That looks accurate. I think this would be worth opening an issue at
https://github.com/ClusterLabs/resource-agents/issues
so it is at least documented.

Not directly helpful, but maybe worth mentioning -- there seems to be
more community activity around the pgsql and galera agents. You may
have to do more of your own code-diving with mysql. It may be worth
comparing the various agents to see how they handle various situations.
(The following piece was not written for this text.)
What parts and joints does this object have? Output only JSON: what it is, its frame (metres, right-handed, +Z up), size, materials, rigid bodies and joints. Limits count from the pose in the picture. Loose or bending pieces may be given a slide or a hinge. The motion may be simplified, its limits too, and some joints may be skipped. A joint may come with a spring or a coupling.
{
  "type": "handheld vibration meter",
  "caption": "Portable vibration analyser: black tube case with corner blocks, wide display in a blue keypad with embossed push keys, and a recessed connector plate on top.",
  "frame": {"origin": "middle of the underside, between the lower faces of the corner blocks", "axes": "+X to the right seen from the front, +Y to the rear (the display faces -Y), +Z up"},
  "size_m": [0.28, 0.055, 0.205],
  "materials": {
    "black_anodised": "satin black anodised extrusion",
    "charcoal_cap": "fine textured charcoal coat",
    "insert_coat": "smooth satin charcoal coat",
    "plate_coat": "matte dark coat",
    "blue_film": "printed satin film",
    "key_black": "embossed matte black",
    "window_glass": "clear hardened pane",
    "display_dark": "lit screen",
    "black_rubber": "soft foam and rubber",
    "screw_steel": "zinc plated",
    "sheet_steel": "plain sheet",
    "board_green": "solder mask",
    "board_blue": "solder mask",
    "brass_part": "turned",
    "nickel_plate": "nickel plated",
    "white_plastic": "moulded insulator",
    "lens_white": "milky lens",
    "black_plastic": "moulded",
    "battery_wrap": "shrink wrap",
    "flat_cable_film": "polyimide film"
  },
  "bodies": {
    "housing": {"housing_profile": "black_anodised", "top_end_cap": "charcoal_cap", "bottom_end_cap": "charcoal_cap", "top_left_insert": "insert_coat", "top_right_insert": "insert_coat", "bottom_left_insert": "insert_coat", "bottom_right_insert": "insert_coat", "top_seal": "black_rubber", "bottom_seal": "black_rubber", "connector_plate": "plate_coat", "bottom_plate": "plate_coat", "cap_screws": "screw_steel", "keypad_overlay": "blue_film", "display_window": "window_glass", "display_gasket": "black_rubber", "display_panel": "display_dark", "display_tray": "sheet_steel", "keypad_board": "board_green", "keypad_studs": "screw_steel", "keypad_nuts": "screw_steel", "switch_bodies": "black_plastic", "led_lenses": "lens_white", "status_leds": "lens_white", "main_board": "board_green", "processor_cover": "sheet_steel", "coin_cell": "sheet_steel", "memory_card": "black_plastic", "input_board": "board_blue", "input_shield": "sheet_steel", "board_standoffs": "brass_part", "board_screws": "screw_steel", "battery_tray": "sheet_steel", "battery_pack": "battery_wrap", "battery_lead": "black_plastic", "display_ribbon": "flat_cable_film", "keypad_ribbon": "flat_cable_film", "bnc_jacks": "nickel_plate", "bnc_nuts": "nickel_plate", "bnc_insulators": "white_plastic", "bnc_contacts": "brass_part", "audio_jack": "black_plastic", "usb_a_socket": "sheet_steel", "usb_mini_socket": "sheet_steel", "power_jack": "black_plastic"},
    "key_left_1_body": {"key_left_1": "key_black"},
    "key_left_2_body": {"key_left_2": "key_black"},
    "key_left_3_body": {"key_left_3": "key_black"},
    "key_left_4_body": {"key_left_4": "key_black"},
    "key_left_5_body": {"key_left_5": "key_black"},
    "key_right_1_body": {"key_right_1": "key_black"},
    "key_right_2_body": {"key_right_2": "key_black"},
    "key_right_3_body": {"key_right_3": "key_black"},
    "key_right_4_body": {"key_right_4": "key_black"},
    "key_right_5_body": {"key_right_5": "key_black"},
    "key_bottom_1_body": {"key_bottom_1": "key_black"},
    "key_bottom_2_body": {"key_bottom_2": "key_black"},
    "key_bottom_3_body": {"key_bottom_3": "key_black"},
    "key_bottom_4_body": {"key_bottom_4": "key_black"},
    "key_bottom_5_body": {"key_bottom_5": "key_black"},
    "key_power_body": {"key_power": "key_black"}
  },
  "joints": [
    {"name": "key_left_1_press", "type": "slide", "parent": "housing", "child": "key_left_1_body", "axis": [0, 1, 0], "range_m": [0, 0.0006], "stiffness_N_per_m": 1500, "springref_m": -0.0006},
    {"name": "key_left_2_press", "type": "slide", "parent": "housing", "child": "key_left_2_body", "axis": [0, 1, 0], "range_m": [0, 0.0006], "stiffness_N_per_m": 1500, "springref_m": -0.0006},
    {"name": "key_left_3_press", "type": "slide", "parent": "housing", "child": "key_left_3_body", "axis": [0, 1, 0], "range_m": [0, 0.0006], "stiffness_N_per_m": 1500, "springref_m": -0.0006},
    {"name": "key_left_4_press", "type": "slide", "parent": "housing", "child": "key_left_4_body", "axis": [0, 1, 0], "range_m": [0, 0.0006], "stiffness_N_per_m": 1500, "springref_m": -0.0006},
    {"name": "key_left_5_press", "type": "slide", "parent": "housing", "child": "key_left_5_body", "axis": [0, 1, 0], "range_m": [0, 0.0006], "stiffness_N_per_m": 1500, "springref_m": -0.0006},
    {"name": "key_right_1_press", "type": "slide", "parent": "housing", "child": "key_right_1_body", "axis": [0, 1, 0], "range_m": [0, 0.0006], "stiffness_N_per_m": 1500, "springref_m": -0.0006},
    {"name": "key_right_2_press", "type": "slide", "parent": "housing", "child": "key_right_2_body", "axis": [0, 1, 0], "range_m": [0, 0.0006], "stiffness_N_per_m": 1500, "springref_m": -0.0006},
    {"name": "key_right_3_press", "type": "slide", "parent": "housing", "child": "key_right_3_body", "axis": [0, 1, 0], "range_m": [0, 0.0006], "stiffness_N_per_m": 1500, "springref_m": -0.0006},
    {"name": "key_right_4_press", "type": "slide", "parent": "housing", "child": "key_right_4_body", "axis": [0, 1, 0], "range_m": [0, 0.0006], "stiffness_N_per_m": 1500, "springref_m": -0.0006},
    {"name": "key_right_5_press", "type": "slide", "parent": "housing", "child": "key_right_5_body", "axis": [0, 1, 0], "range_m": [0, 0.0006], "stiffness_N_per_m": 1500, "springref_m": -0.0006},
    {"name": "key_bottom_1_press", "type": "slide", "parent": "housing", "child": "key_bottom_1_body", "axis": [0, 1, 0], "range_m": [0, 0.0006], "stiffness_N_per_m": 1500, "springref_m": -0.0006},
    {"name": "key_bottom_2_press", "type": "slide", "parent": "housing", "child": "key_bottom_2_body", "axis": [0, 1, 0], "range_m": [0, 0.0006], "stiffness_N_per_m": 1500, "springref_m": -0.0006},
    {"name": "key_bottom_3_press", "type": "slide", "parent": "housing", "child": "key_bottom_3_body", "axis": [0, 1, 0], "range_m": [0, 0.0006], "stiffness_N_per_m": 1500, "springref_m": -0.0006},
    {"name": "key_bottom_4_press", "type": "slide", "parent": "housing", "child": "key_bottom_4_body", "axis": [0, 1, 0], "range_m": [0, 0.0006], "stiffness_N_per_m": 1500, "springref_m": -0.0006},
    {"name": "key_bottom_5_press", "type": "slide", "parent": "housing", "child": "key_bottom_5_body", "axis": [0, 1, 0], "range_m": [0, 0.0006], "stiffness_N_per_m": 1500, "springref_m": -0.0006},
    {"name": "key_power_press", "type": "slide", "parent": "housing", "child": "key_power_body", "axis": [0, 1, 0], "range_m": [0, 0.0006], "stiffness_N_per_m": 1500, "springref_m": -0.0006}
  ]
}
(Note there is the https://github.com/ClusterLabs/PAF agent as well as
the heartbeat pgsql agent.)

> I may miss something obvious .. Please tell me if I can bring more
> information around my issue. 
> 
> Rgds
> 
> > > Symetric cluster
> > > configured.
> > > 
> > > Details of my pacemaker resource configuration is
> > > 
> > >  Master: ms_mysql-master
> > >   Meta Attrs: master-node-max=1 clone_max=2 globally-unique=false
> > > clone-node-max=1 notify=true
> > >   Resource: ms_mysql (class=ocf provider=heartbeat type=mysql)
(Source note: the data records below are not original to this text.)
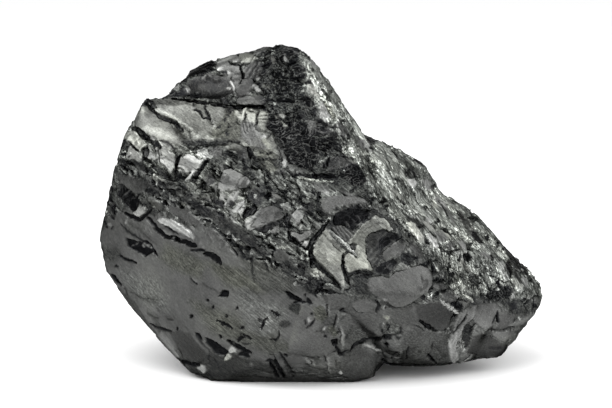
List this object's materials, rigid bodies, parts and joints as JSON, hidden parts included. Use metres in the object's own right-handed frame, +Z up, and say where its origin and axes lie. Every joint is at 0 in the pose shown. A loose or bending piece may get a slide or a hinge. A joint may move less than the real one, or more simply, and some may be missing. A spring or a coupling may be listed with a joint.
{
  "type": "lump of coal",
  "caption": "Hand-sized lump of anthracite coal with flat, stepped and shell-shaped fracture faces and a small flat spot to rest on.",
  "frame": {"origin": "centre of the lump's bounding box, on the surface that it rests on", "axes": "+Z up; +X along the length, towards the low tip on the right of the front; +Y away from the front, towards the back"},
  "size_m": [0.109, 0.074, 0.078],
  "materials": {
    "coal": "glossy black anthracite with a half-metallic lustre, smooth on the big faces and grained on the right"
  },
  "bodies": {
    "root": {"coal_lump": "coal"}
  },
  "joints": []
}
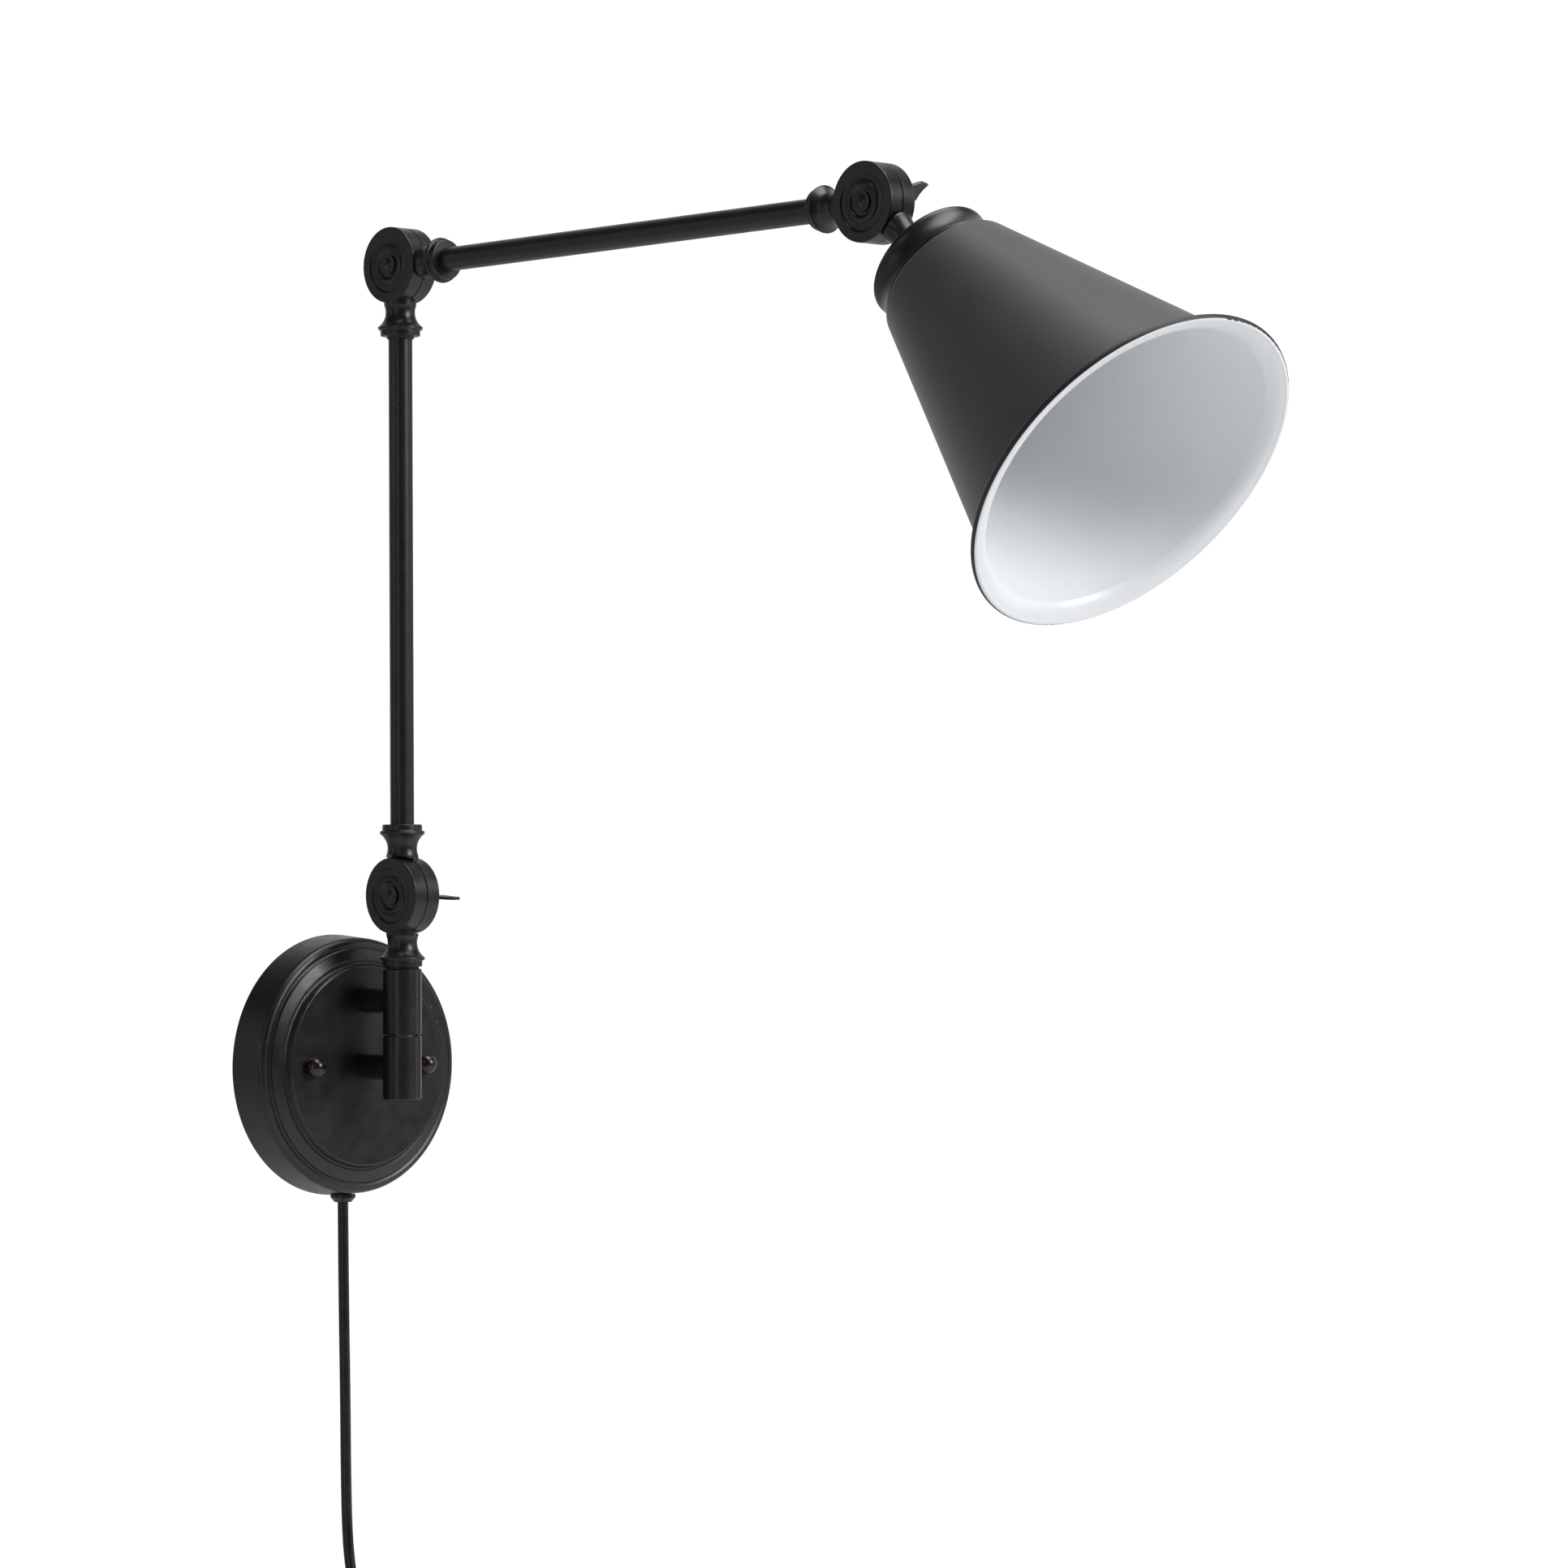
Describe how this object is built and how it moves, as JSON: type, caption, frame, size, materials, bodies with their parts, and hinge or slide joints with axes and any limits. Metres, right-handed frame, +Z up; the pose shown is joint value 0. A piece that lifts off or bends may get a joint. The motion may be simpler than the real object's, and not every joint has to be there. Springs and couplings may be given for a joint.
{
  "type": "swing arm wall sconce",
  "caption": "Plug-in wall sconce: round stepped canopy, swivelling two-section arm with clamped disc knuckles and wing nuts, and a conical metal shade.",
  "frame": {"origin": "centre of the canopy's flat back, on the wall", "axes": "+Z up, -Y out into the room along the wall's normal, +X to the right for someone facing the wall; the knuckles turn about X"},
  "size_m": [0.1722, 0.5979, 0.8042],
  "materials": {
    "black_paint": "satin",
    "shade_paint": "satin outside, white enamel inside",
    "bronze": "glossy dark bronze",
    "zinc": "zinc plated",
    "friction": "hard fibre",
    "phenolic": "moulded",
    "socket_metal": "drawn",
    "cord_jacket": "smooth vinyl",
    "wire_insulation": "smooth",
    "connector": "moulded",
    "tie": "hook and loop"
  },
  "bodies": {
    "base": {"canopy": "black_paint", "crossbar": "zinc", "mounting_studs": "zinc", "stud_lock_nuts": "zinc", "ball_nuts": "bronze", "standoff_lower": "black_paint", "standoff_upper": "black_paint", "standoff_nuts": "zinc", "barrel_lower": "black_paint", "barrel_upper": "black_paint", "barrel_plug": "black_paint", "swivel_washer": "phenolic", "cord_gland": "cord_jacket", "cord_tail": "cord_jacket", "cord_cores": "cord_jacket", "lamp_leads": "wire_insulation", "wire_connectors": "connector", "cord": "cord_jacket", "cord_coil": "cord_jacket", "cord_end": "cord_jacket", "cord_tie": "tie", "plug_body": "cord_jacket", "plug_blades": "socket_metal"},
    "swivel": {"swivel_knuckle": "black_paint", "swivel_stem": "zinc", "stem_washer": "zinc", "stem_nut": "zinc", "swivel_leads": "wire_insulation", "low_pivot_bolt": "black_paint", "low_friction_washer": "friction", "low_flat_washer": "zinc", "low_spring_washer": "zinc"},
    "lower_arm": {"lower_arm_bottom_knuckle": "black_paint", "lower_arm_tube": "black_paint", "lower_arm_leads": "wire_insulation", "lower_arm_top_knuckle": "black_paint", "elbow_pivot_bolt": "black_paint", "elbow_friction_washer": "friction", "elbow_flat_washer": "zinc", "elbow_spring_washer": "zinc"},
    "upper_arm": {"upper_arm_inner_knuckle": "black_paint", "upper_arm_tube": "black_paint", "upper_arm_leads": "wire_insulation", "upper_arm_outer_knuckle": "black_paint", "head_pivot_bolt": "black_paint", "head_friction_washer": "friction", "head_flat_washer": "zinc", "head_spring_washer": "zinc"},
    "head": {"head_knuckle": "black_paint", "head_leads": "wire_insulation", "nipple_nut": "zinc", "shade_cap": "black_paint", "shade": "shade_paint", "shade_ring": "phenolic", "socket_body": "phenolic", "socket_screw_shell": "socket_metal", "socket_centre_contact": "socket_metal"},
    "low_wing": {"low_wing_nut": "black_paint"},
    "elbow_wing": {"elbow_wing_nut": "black_paint"},
    "head_wing": {"head_wing_nut": "black_paint"}
  },
  "joints": [
    {"name": "base_swivel", "type": "hinge", "parent": "base", "child": "swivel", "pos_m": [0, -0.0533, 0.03], "axis": [0, 0, 1], "range_deg": [-85, 85]},
    {"name": "low_tilt", "type": "hinge", "parent": "swivel", "child": "lower_arm", "pos_m": [0, -0.0533, 0.0859], "axis": [1, 0, 0], "range_deg": [-5, 90]},
    {"name": "elbow_bend", "type": "hinge", "parent": "lower_arm", "child": "upper_arm", "pos_m": [0, -0.05109, 0.40214], "axis": [-1, 0, 0], "range_deg": [-42, 90]},
    {"name": "head_tilt", "type": "hinge", "parent": "upper_arm", "child": "head", "pos_m": [0, -0.38264, 0.40822], "axis": [-1, 0, 0], "range_deg": [-90, 110]},
    {"name": "low_clamp", "type": "hinge", "parent": "swivel", "child": "low_wing", "pos_m": [0, -0.0533, 0.0859], "axis": [1, 0, 0], "range_deg": [0, 180]},
    {"name": "elbow_clamp", "type": "hinge", "parent": "lower_arm", "child": "elbow_wing", "pos_m": [0, -0.05109, 0.40214], "axis": [1, 0, 0], "range_deg": [0, 180]},
    {"name": "head_clamp", "type": "hinge", "parent": "upper_arm", "child": "head_wing", "pos_m": [0, -0.38264, 0.40822], "axis": [1, 0, 0], "range_deg": [0, 180]}
  ]
}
> > >    Attributes: binary=/usr/bin/mysqld_safe
> > config=/etc/my.cnf.d/server.cnf
> > > datadir=/var/lib/mysql evict_outdated_slaves=false
> > max_slave_lag=15
> > > pid=/var/lib/mysql/mysql.pid replication_passwd=mysqlreplpw
> > > replication_user=user-repl socket=/var/lib/mysql/mysql.sock
> > > test_passwd=mysqlrootpw test_user=root
> > >    Operations: demote interval=0s timeout=120 (ms_mysql-demote-
> > interval-0s)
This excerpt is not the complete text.